Abstract 4770: Clopidogrel Increases Risk of Blood Transfusion and Hemorrhagic Complication in Patients Undergoing Cardiac Surgery
Objectives: Utilization of the irreversible antiplatelet agent clopidogrel is increasing in acute coronary syndrome patients. As a result more patients are presenting for urgent cardiac surgery with a defect in platelet function. The objective of this study was to determine whether recent clopidogrel administration is predictive of transfusion and hemorrhagic complication (tamponade, return to OR for bleeding) in cardiac surgery patients.

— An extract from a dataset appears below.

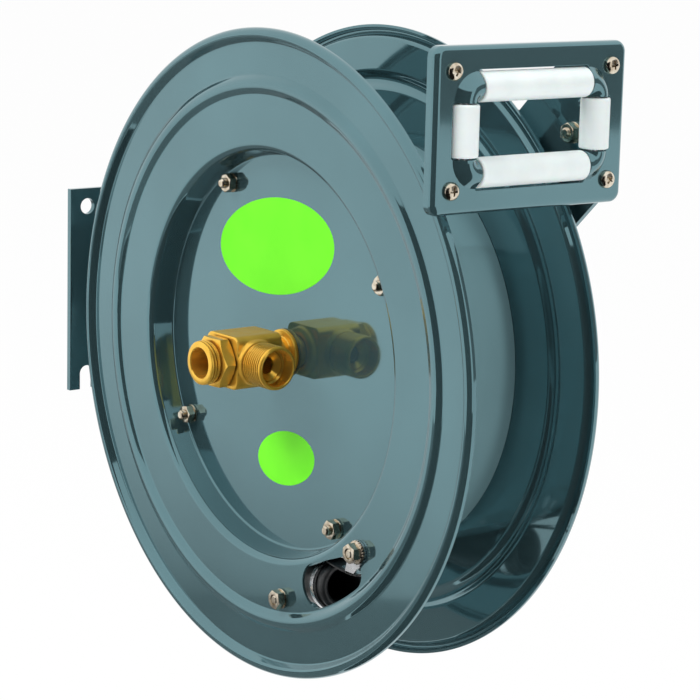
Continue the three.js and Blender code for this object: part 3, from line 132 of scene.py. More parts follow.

Methods: Retrospective analysis was performed on all patients undergoing isolated CABG, isolated valve, or CABG plus valve at a single center between Jun 2004 and Nov 2007. The outcomes of interest were transfusion, cardiac tamponade, and return to OR for bleeding. The interval between last dose and the date of surgery was calculated and assessed as a risk factor. Logistic regression was used to examine the association of clopidogrel at various intervals (<24h; 24 – 48h; 48 –72h; 72h-5d; >5d or no clopidogrel) and blood transfusion, after adjusting for other relevant risk factors.
Results: Of 3115 patients analyzed, 828 (26.6%) received clopidogrel pre-operatively. Transfusion rates were higher in patients receiving clopidogrel (41.9%) vs. the remainder (29.3%) (p=0.0001). The overall transfusion rate was 32.7%. Clopidogrel use within 24h was associated with the highest rate of transfusion (57.1%) and tamponade or return to OR for bleeding (8.2%). By logistic regression clopidogrel use within 24h (OR 2.4; 1.7–3.4) and 24 – 48h (2.0; 1.3–3.3) emerged as independent predictors of transfusion after adjusting for relevant risk factors.
Conclusion: Patients with recent (<48h) clopidogrel use are at increased risk for transfusion and hemorrhagic complication. Timing of surgery should take into account the interval from the last dose.